For me, it’s starts with a family analysis.
I have one son who has been a fan of the Montreal Canadiens all his life, or since he was four, when Guy Lafleur autographed the cast protecting his surgically-repaired dislocated elbow. Today, that “four-year-old” has a man cave of Habs memorabilia that, even for me, defies belief.
I have another son who fell in love — okay, he had one date — with the Denver Broncos because they wore orange uniforms and orange was, and is, his favourite colour. He does not have a man cave of John Elway books and highlights, even though the Broncos’ quarterback progressed to club president.
I have a daughter who follows the Vancouver Canucks more than she follows everything except two little girls who keep her on the run, because she once received an autographed picture of the most exciting Canucks’ player (then or now) on which he wished her a happy birthday. Fortunately, it was her birthday.
One generation later…
I have a grandson who grew up in Emo and became a fan of the Washington Capitals, almost as strange a geographical juxtaposition as the Montreal kid who liked orange-coloured football jerseys from Denver. The grandson’s reason for being a Capitals fan is Alex Ovechkin. His reason for being an Ovechkin fan is: As a six-year-old, he was watching hockey highlights on TV when Ovechkin scored a goal while lying on his back after being dragged to the ice in Arizona (ironically, the Coyotes’ coach was hockey’s greatest scorer, Wayne Gretzky). The moment has been immortalized as “The Goal” — just as Michael Jordan’s 1989 buzzer beater became “The Shot” and Dwight Clark’s 1981 reception from Joe Montana became “The Catch.”
So, how fans become lifers has changed. Or has it? The bottom line is there’s no formula for being DNA’d, although living in the team’s city is traditionally the most popular reason, of course.
That’s how the father/grandfather of these four became a Winnipeg Blue Bombers fan. It was a given, living in a city where alternative sports headlines were made by what happened in other cities, or by local curlers, golfers and occasionally minor-league baseball players on a road to nowhere.

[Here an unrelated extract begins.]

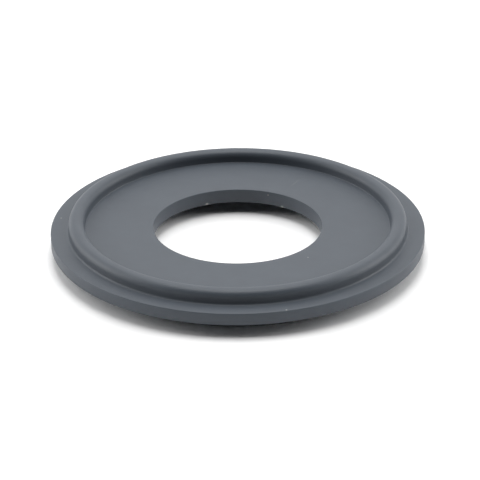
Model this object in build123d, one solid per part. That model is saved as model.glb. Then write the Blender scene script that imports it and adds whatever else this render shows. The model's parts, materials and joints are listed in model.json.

Baseball became my sport of choice when my parents took their favourite eight-year-old on a gruelling 18-hour drive to Chicago — in summer, in a car that was air conditioned by opening the windows. The trip was to visit relatives. A side benefit, for me, was going to Comiskey Park with the Yankees in town, my first of what would be almost 1,000 major-league games.
I became a fan of the Chicago White Sox.
My only void, hockey, was filled by seeing the NHL standings in the newspaper. Toronto was in last place, and sympathy took over. Soon I was following players from both the Sox and the Leafs on the sports pages, my only real contact with sports news.
For today’s young fans, the source of sports loyalty is social media. But what about the DNA?